Task objective:
Reproduce only the stretch of entries below that begins at the first line and ends at the line holding "return soft_min(field, field_arm, ARM_BLEND)".

==== Material for the task ====

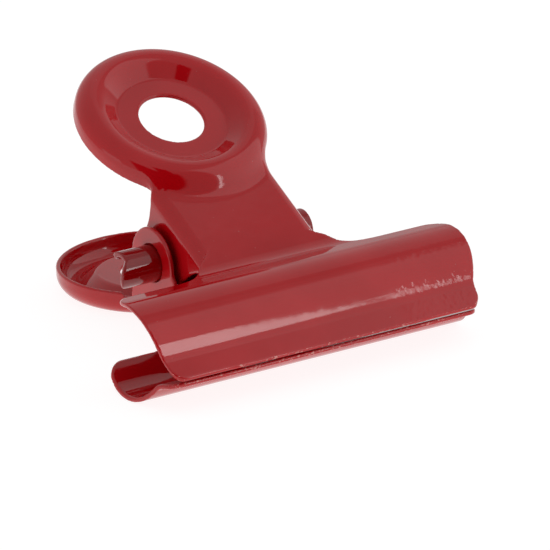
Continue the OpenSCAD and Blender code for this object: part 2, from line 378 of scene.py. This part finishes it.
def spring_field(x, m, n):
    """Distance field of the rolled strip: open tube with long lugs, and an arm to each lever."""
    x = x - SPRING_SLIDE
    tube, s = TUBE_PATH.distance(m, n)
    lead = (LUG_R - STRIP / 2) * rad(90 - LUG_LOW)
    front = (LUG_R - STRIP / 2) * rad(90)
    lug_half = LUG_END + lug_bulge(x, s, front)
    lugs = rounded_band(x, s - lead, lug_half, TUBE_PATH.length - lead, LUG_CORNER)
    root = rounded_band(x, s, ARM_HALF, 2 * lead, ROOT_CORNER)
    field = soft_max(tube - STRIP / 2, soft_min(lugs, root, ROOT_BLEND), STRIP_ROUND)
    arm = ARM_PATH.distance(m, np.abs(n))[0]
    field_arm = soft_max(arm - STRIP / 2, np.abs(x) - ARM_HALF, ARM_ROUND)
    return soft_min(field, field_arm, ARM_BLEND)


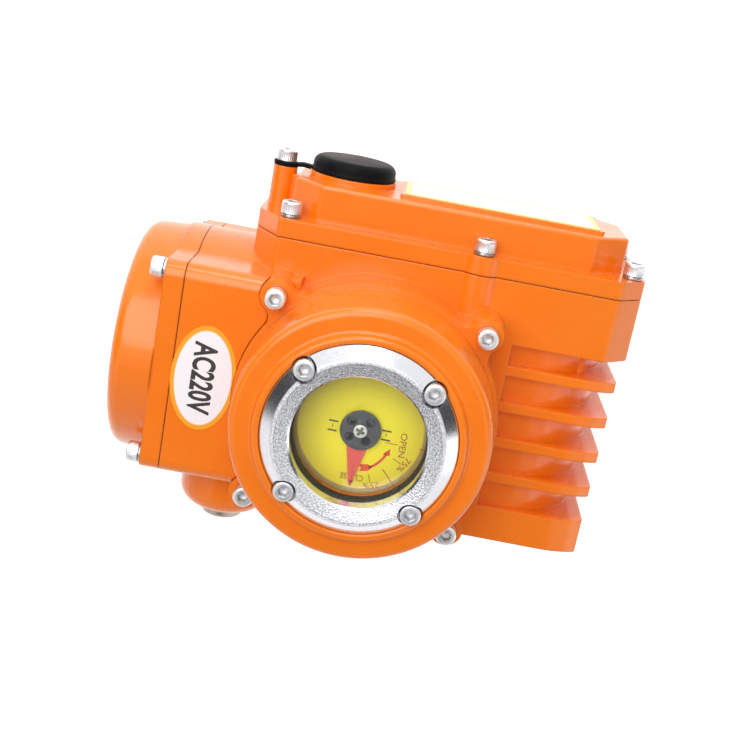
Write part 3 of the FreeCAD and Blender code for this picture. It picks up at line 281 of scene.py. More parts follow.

====

Problem solution:
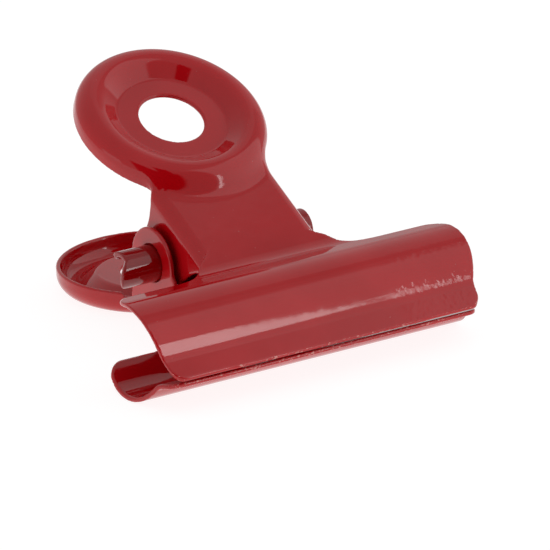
Continue the OpenSCAD and Blender code for this object: part 2, from line 378 of scene.py. This part finishes it.
def spring_field(x, m, n):
    """Distance field of the rolled strip: open tube with long lugs, and an arm to each lever."""
    x = x - SPRING_SLIDE
    tube, s = TUBE_PATH.distance(m, n)
    lead = (LUG_R - STRIP / 2) * rad(90 - LUG_LOW)
    front = (LUG_R - STRIP / 2) * rad(90)
    lug_half = LUG_END + lug_bulge(x, s, front)
    lugs = rounded_band(x, s - lead, lug_half, TUBE_PATH.length - lead, LUG_CORNER)
    root = rounded_band(x, s, ARM_HALF, 2 * lead, ROOT_CORNER)
    field = soft_max(tube - STRIP / 2, soft_min(lugs, root, ROOT_BLEND), STRIP_ROUND)
    arm = ARM_PATH.distance(m, np.abs(n))[0]
    field_arm = soft_max(arm - STRIP / 2, np.abs(x) - ARM_HALF, ARM_ROUND)
    return soft_min(field, field_arm, ARM_BLEND)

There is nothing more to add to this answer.